Screech gets screwed...
According to Dustin Diamond, Hollywood is full of shallow people who would screw over their own mother to get ahead. He may be right about that. However, he makes himself out to be a decent enough guy who bent over backwards for others. One guy, referred to in his book as "Captain Douchebag", apparently really double-crossed Diamond and inspired a lot of bitterness. Diamond never actually identifies the person, but he does devote plenty of pages toward venting about the guy. He also complains bitterly about his neighbors and all the fake people in California who fail to recognize Screech's genius. In fact, he pretty much seems to think (and actually calls) most people he encounters a "douchebag" or worse, a "douchnozzle". Just as an aside, I've never understood why a person should be offended by being called a douchbag. A douchebag is basically a bag of cleanser. I think I would be more offended by being referred to as douchewaste, but that's just me...

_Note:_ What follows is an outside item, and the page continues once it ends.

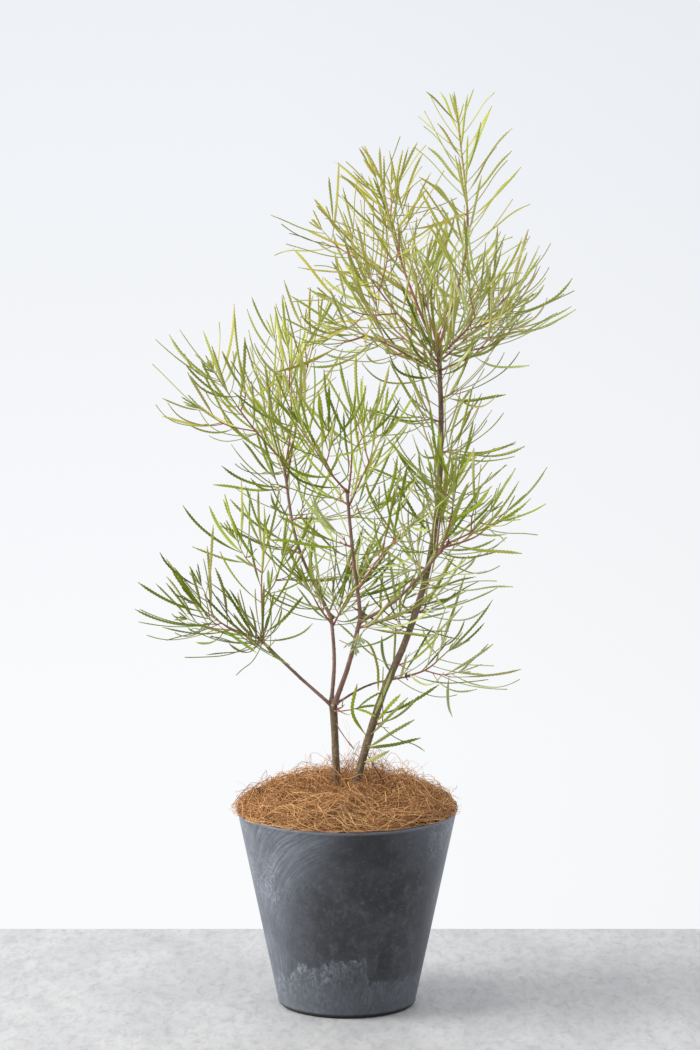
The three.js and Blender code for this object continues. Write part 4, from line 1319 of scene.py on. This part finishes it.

Even though, up to this point, I've mentioned a lot of negative things about Behind the Bell, I do have to admit parts of this book were entertaining and even interesting. And though this book is full of typos, misspelled words, and occasionally bad grammar, Diamond isn't that bad of a writer. His tone is snarky, occasionally funny, and conversational, but very profane. If he'd run his manuscript past an editor and added some more information about himself, this book would have probably turned out much better and might have even been somewhat well-received. I really have read worse writing and Diamond does include some photos.
However, Dustin Diamond also comes off as a legend in his own mind, revealing some disturbing narcissistic traits that make me think that if he's anything like the way he comes off in his book, he's the one who's a douchewaste. Diamond exhibits a very angry and entitled attitude and seems to hold just about everyone in contempt, including his readers. I actually congratulated myself for getting this book second hand. I would have hated to pay full price for Dustin Diamond's smug musings and bellyaching.
Behind the Bell might be worth reading if you don't mind profanity and endless vulgar fish stories about Dustin Diamond's many meaningless sexual conquests or if, like me, you're curious about the poor reviews. For most people, though, I'd say it's best to play hooky and skip Behind the Bell. Your time would most likely be better spent douching.